A very evenhanded and comprehensive review of all this can be found on the RV Dreams website,
I need to say here that a great many RVers have taken advantage of the Montana law with no issues. For fulltimers, who are gone for very long periods from their home states, it appears to be very workable, especially if those fulltimers have established residency in a low tax state like, say, Florida.
But for me, when if it eventually comes time to but new RV, I’m not going to go the Montana route.
I admit, the benefits of saving thousands of dollars in sales and use taxes are very tempting.

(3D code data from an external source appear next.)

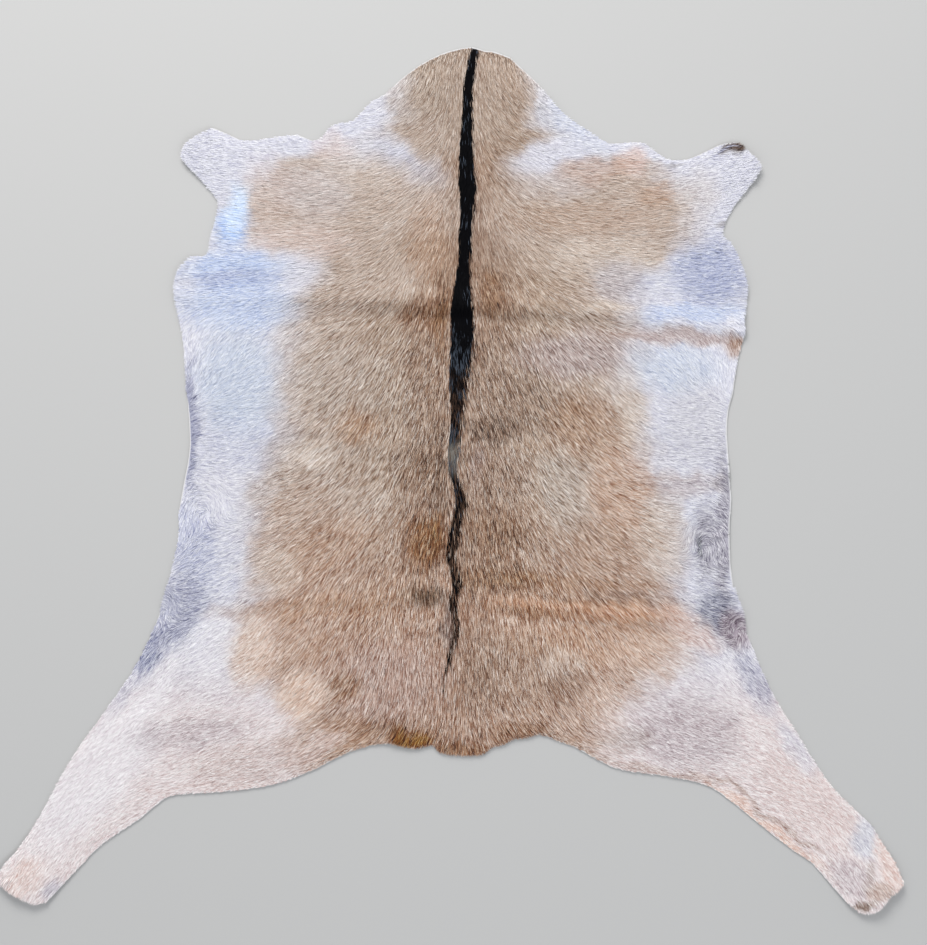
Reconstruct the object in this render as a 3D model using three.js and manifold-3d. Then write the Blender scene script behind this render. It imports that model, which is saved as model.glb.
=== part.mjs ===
import * as THREE from "three";
import Module from "manifold-3d";
import { mergeVertices } from "three/addons/utils/BufferGeometryUtils.js";

// A goatskin with its hair on, laid out flat on a floor with the hair up.
// Sizes are in millimetres. +X points to the skin's right flank, +Y to its neck, and z = 0 is the floor.

// How thick the skin is with its lying hair on it
const EDGE_THICKNESS = 2.4;
const BODY_THICKNESS = 4.6;
const BACK_RIDGE_THICKNESS = 1.7;
const BACK_RIDGE_HALF_WIDTH = 26;
const THIN_EDGE_WIDTH = 34;

// Lumps in the coat: how high, and the length of their waves across and along the skin
const LUMPS = [
  { height: 0.3, acrossWave: 143, alongWave: 121, phase: 0.4 },
  { height: 0.22, acrossWave: 87, alongWave: 71, phase: 2.1 },
  { height: 0.16, acrossWave: 49, alongWave: 58, phase: 4.4 },
];

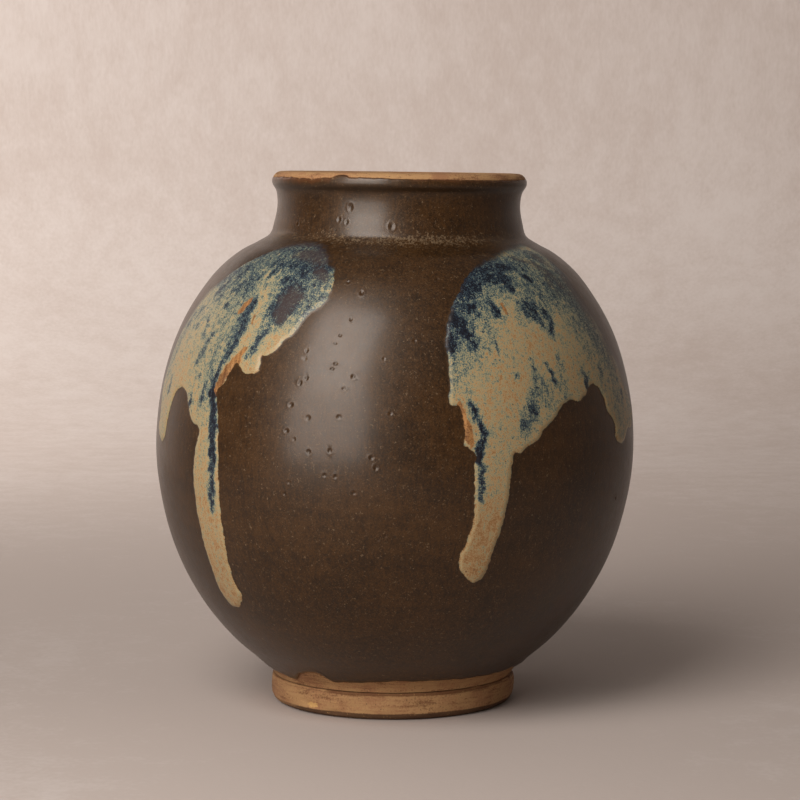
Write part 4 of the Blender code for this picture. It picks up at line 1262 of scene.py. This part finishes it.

But as states scramble to shore up sinking deficits, I think we can be sure that pursuing RV owners with Montana plates is going to increase, not decrease. Even if you should be sued and won, I can guarantee the legal costs of defending yourself would far exceed what you saved on the taxes you avoided. Besides this, many insurers frown at covering an RV that is titled in Montana.
The big reason I am not going to go the Montana route should I buy a new RV is because, I think, it borders on the unethical. It’s clearly a tax dodge. As long as I live in Michigan, I am subject to its laws. And Michigan laws demand I pay a sales tax on my RV. I know, I know, some will say the Montana LLC is the legal owner. But I am the legal owner of the LLC. That means, in effect, I own the RV with Montana plates. And I live in high taxing Michigan. I may not like those laws, but my conscience just won’t let me do something that – to me – seems questionable.
Again, I understand that others see this differently and have and will decide otherwise. They very well may never be sued or have an issue. They may see no ethical dilemma. I don’t criticize them for their decision.
The hassle of always looking over my shoulder just isn’t worth the tax savings.